Hoy en día, los cristianos ya no queremos reyes. Pero ¿no es verdad que queremos ser demasiadas veces como los otros? Querer ser como otros pueblos es una tentación fundamental de la Iglesia actual. Es especialmente eficaz allá donde el esencial término conciliar «Pueblo de Dios» se entiende cada vez menos desde una perspectiva bíblica, y cada vez más desde un punto de vista sociológico.
La historia del Antiguo Testamento sobre el establecimiento del reino en Israel y su honda inclinación a ser como los demás es una advertencia permanente para nosotros. El Pueblo de Dios debe estar siempre en guardia ante la opción de conformarse al mundo. La adaptación que se pide una y otra vez a los cristianos y a la Iglesia no es principalmente una adecuación a los tiempos modernos y a su espíritu, sino la adaptación a la verdad del Evangelio: «La crisis de la vida de la Iglesia no procede en última instancia de las dificultades para adaptarse a nuestra vida moderna y a nuestra actitud ante la vida, sino más bien de las dificultades para adaptarse a aquello en lo que radica nuestra esperanza y de cuyo ser, su altura y profundidad recibe su camino y su futuro: Jesucristo y su mensaje del “Reino de Dios”».
A la luz de este reconocimiento, las preocupaciones centrales del papa Benedicto XVI, que él asocia con el término «desmundanización», brillan aún con más fuerza. A esta luz, por supuesto, lo primero que se hace visible es la sombra, esto es, la crisis elemental en la que se encuentra hoy la Iglesia. Lo primero que salta a la vista es una crisis pastoral. Surge cada vez más clara la pregunta de qué hacemos realmente en el cuidado pastoral cuando bautizamos a niños cuyos padres no tienen conocimiento de la fe y la Iglesia, o cuando llevamos a hacer la Primera Comunión a niños que no saben a quién recibirán en la Eucaristía; cuando confirmamos a jóvenes para quienes el sacramento no significa la incorporación definitiva a la Iglesia, sino su despedida; y cuando el sacramento del matrimonio solo sirve para embellecer una celebración familiar. Por supuesto, no hay respuestas rápidas y fáciles a estas preguntas, pero han de tomarse en serio, porque son verdaderos desafíos.
Tras la crisis pastoral se esconde una crisis aún más profunda: hoy estamos en medio de un cambio de época, pero no vislumbramos nuevos horizontes que nos indiquen cómo debería continuar.

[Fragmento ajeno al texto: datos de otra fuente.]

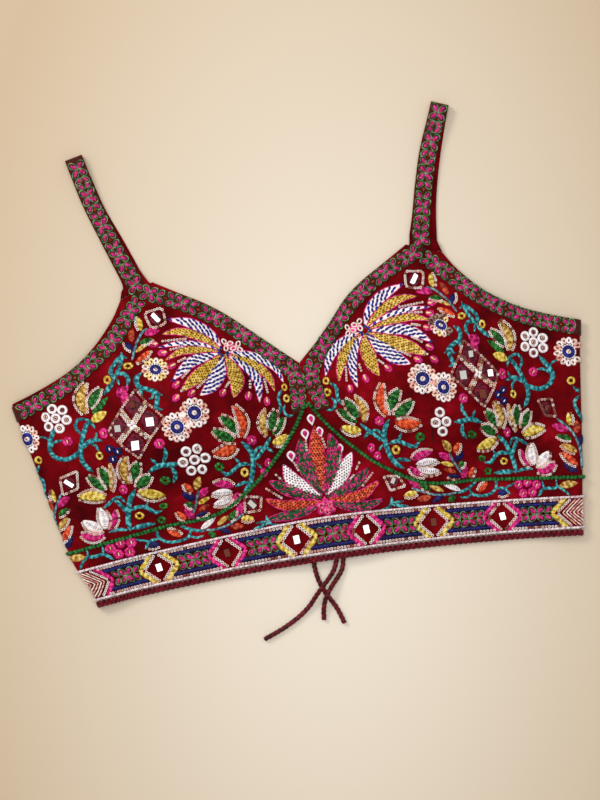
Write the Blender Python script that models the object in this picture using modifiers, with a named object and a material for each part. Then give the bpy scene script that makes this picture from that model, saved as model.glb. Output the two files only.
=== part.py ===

Vivimos actualmente el «final» de una época en la historia de la Iglesia, que puede describirse como «constantiniana». La estructura general en la que se basa la práctica pastoral se desmorona cada vez más. Los pilares sociales de la Iglesia del Pueblo, que hasta ahora habían sido «convertirse en cristiano» y «ser iglesia», están desapareciendo paulatinamente.